Sunday 31 August 2014

All You Ever Wanted to Know About Pandemics – and Then Some

The Viral Storm: The Dawn of a New Pandemic Age, by Nathan D. Wolfe
(ISBN-13: 978-1846142987)

A warning, for those with a nervous disposition this is not a book for you; if you have an obsessive compulsive nature and go around cleaning door handles after others have touched them, then this is also not the book for you.

Pandemic originates from the Greek pan meaning all and demos meaning people. Whether or not a disease is labelled as a pandemic is not related to how many people it manages to kill, but by how much it can spread. The ideal candidate has the ability to spread easily from person to person as well as harm and kill those it infects. The author defines pandemic as ‘a new infectious agent that has spread to individuals on all continents’ (except Antarctica) and tries to answer how and why pandemics start, and what can be done to prevent them.
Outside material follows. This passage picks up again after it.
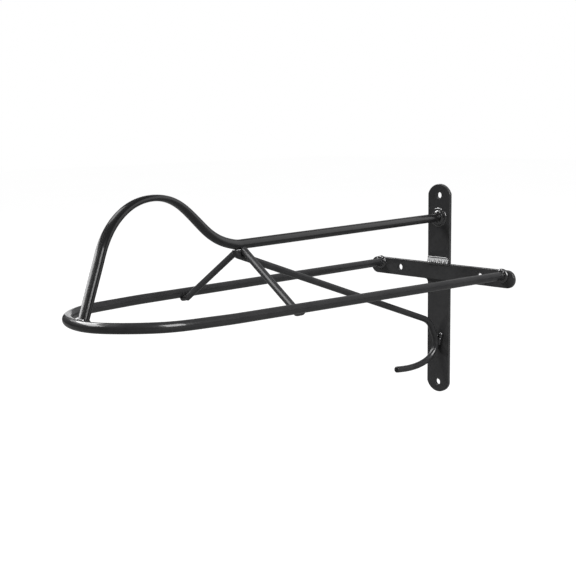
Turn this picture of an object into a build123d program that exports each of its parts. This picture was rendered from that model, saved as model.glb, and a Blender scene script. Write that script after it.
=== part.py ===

Using the spread of HIV as the template for other potential pandemics, he attempts to explain how our evolution from small isolated hunter-gather communities into city-dwelling, high-density populations, who globe-trot around the world has allowed us to create the conditions for a viral ‘perfect storm’. Viral sequencing has enabled scientists to trace HIV evolution back to the late nineteenth or early twentieth century when it is presumed that a hybrid Simian immunodeficiency virus jumped from chimpanzees to humans via hunters catching and butchering infected animals. From this beginning, the virus remained unobserved and unrecognized in small isolated communities in Africa, 50 years before we had ever heard of it, and often following evolutionary ‘dead-end’ pathways. At some point, an HIV isolate obtained the necessary capacities to allow it to spread more easily and by capitalizing on our modern lifestyles involving urbanization and global travel it has spread into every corner of the world. In the way that HIV has gone global, are there other viruses waiting in the wings that will evolve in a similar way and are as yet undiscovered?
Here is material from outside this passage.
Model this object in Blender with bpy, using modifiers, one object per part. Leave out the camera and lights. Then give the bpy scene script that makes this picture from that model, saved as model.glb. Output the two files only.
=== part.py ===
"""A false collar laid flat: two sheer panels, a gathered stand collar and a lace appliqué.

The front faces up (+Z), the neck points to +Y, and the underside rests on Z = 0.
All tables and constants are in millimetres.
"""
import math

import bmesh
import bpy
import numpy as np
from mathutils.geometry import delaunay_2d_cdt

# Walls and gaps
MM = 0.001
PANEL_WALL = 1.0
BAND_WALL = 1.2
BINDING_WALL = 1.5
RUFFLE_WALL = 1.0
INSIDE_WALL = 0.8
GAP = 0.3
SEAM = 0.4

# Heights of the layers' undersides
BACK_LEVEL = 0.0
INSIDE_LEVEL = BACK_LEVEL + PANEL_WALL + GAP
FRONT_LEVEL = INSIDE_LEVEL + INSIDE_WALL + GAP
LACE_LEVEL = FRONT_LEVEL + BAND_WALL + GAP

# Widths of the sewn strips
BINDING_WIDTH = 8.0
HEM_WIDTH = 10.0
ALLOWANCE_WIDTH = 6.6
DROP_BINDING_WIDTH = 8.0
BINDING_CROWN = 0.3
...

As I read the first part of the book, I found myself thinking ‘we’re doomed;’ however, we are left with some hope. The ability to stop pandemics is dependent on the dedication of the author, alongside that of several other teams of equally committed individuals across the globe. Self-styled as virus hunters, and reminiscent of storm chasers, Nathan Wolfe and his colleagues provide ‘listening posts’ at ‘hot spots’ around the globe with the objective of stopping potential pandemics in their tracks before they are able to take hold and spread. By harnessing modern, cutting-edge technology they are monitoring global ‘viral chatter.’ One eventual hope is that we will soon have the ability to recognize ‘early unusual clusters of health complaints that might signal the beginning of an epidemic,’ otherwise known as ‘digital epidemiology’.
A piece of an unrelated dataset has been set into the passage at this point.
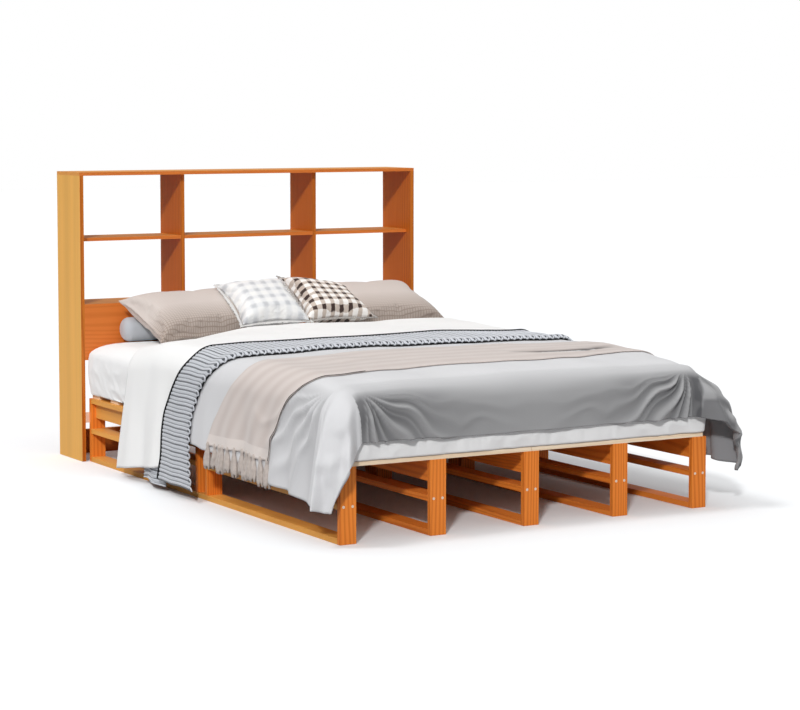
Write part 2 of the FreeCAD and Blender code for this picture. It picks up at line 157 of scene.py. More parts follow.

Written in a very accessible style, the book makes a compelling read. As well as highlighting areas of modern-day medical virology relevant to halting the spread of a potential pandemic, it is an anthropological study of the interaction of people and viruses. The author examines our ancestry from a viral perspective and helps to explain the natural evolution of pandemics without bamboozling the reader with science. Well worth a read – but maybe not when you have flu-like symptoms or a cough.